EDF finit par faire les vérifications nécessaires. Imaginée comme une formalité, la vérification révèle le problème qui avait échappé jusqu’à présent à la vigilance de tous.
34 réacteurs de 900 MW concernés
L’outil de mesure de perte de charge incriminé « est un standard américain », explique Guillaume Wack. Un héritage de la licence du design des réacteurs signée Westinghouse. Ailleurs, sur les réacteurs de 1300 et 1450 MW construits plus tard, Areva s’est réapproprié le design et a mis des diaphragmes, plus précis.
Est-ce grave ?
« Cet événement n’est pas anodin, mais il a été classé au niveau 1 sur l’échelle de l’INES qui en compte 7 », indique Guillaume Wack. « Le système d’injection de sécurité est l’un des plus importants pour la sûreté du réacteur », alerte toutefois Martial Jorel. En envisageant le pire scénario, il pourrait y avoir « dégradation de combustible », et « déversement de produits réactifs dans le circuit primaire », indique l’expert. « Même si cela reste dans une atmosphère confinée ». Lors de l’accident de Three Mile Island aux Etats-Unis, faute d’avoir pu être refroidi, le cœur avait carrément fondu.
Que va faire EDF ?
L’exploitant va devoir remplacer ses capteurs par d’autres plus fiables.
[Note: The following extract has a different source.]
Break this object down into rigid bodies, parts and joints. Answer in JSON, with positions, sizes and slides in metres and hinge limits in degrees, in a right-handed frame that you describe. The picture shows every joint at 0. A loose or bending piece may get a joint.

Des capteurs par ultra-sons vont être testés dans une centrale à l’occasion d’un arrêt de réacteur « d’ici fin mars », indique Guillaume Wack.
Si l’essai est concluant, charge à EDF de déployer ces capteurs sur tous ses réacteurs, et fournir son échéancier à l’autorité de sûreté.
D’autres anomalies risquent-elles d’être révélées dans le futur ?
Oui, puisque l’IRSN vise précisément à remettre à plat toutes les études de sûreté, afin de « trouver des choses qui n’avaient pas été vues à l’origine ».